The only remaining option, they conclude, is for intelligent life to be incredibly rare. After all, life thrived on Earth for billions of years before civilization appeared. Perhaps ours is one of the few planets on which such a remarkable thing happened. And that, indeed, would make it all the more important to preserve it.
Flight Number Three for Starship
Starship could fly again in February, SpaceX said last week. As with the two previous flights, the main issue once again seems to be securing a launch license. This must be approved by the Federal Aviation Authority and, according to SpaceX, they have listed a number of actions the company must take first.
Though no public information has been revealed, a similar list was released before Starship’s second launch. That time SpaceX was asked to modify parts of the rocket’s design to ensure it could fly safely and to improve several of the engineering processes followed by the company.
For Starship’s first two flights, the company targeted a suborbital trajectory. Had all gone to plan, the rocket would have lifted-off, flown most of the way around the world, and fallen back to Earth somewhere close to Hawaii. Of course, neither flight actually got that far - though the second attempt did at least reach space.
According to Elon Musk, however, SpaceX is now hoping to reach orbit. Attempt number three could see Starship lift-off, reach orbit, and then conduct a series of tests before firing its engines to bring it back into the atmosphere. Most important of those tests will be a demonstration of fuel transfer from one tank to another inside Starship.
Though that might seem rather trivial, it is actually an important step on the road to proving Starship can refuel in orbit. That, in turn, is a key component of SpaceX’s - and NASA’s - plans to land on the Moon later this decade. A more sophisticated test, of transferring fuel from one Starship to another, should follow within a year or two, according to Musk.
A Ring of Galaxies
Nine billion light years from Earth lies a vast ring of galaxies. The structure, recently discovered by a researcher at the University of Central Lancashire, is extraordinary in scale. In diameter it measures more than a billion light years across; its perimeter stretches for more than four billion.
That makes it one of the largest cosmic structures ever found. It also, since such large things should not really be possible, hints at so far unknown forces shaping the early universe. One possibility is the presence of a “cosmic string”, a hypothetical fracture in space created soon after the Big Bang. Such objects have never been found, but some theories suggest they could have played a role in the way galaxies spread through space.

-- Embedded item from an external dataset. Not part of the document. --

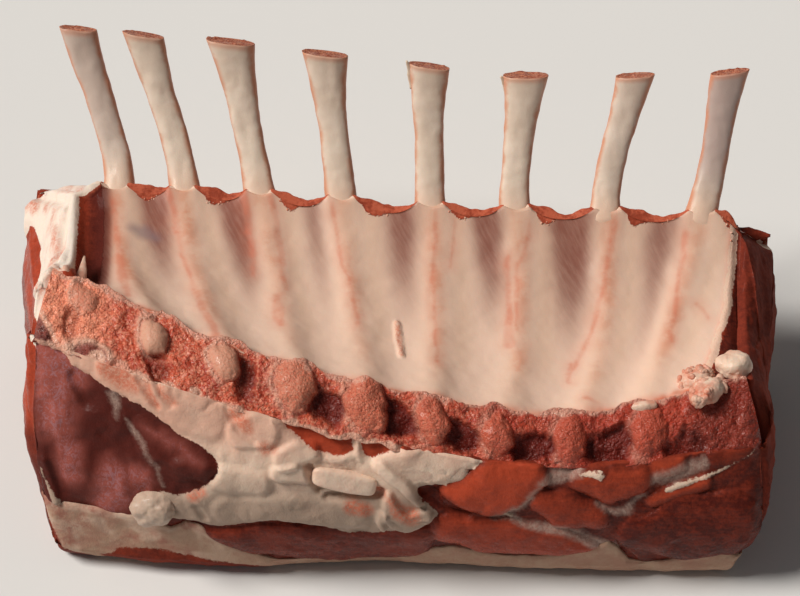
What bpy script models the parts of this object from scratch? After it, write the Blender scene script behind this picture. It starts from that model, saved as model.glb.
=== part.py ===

Whatever its cause, the ring also seems to lie close to another huge and mysterious structure, that one shaped like a giant arc. Both objects appear to be larger than modern cosmology should allow - and both, therefore, suggest we are missing something important.
🌎The notion of Earth being a cosmic primate pavilion would help make so much more sense of this crazy world.🐵
While not as vociferously as Papa Dot, I too believe there to be a God - yes, even the God of the Bible, I struggle to understand why the so called "Anthropic Principle" (that it seems the universe was somehow designed to support and nourish human life), seems to be so down-played. With astronomically high odds of such factors as the "electromagnetic force of atoms" or the "nuclear force of atoms," etc, etc. having to be at unfathomably precise levels for life to exist (my understanding is there are some 50 such factors) why is it so anathema to suggest our world was created for human life to evolve? I am honestly curious.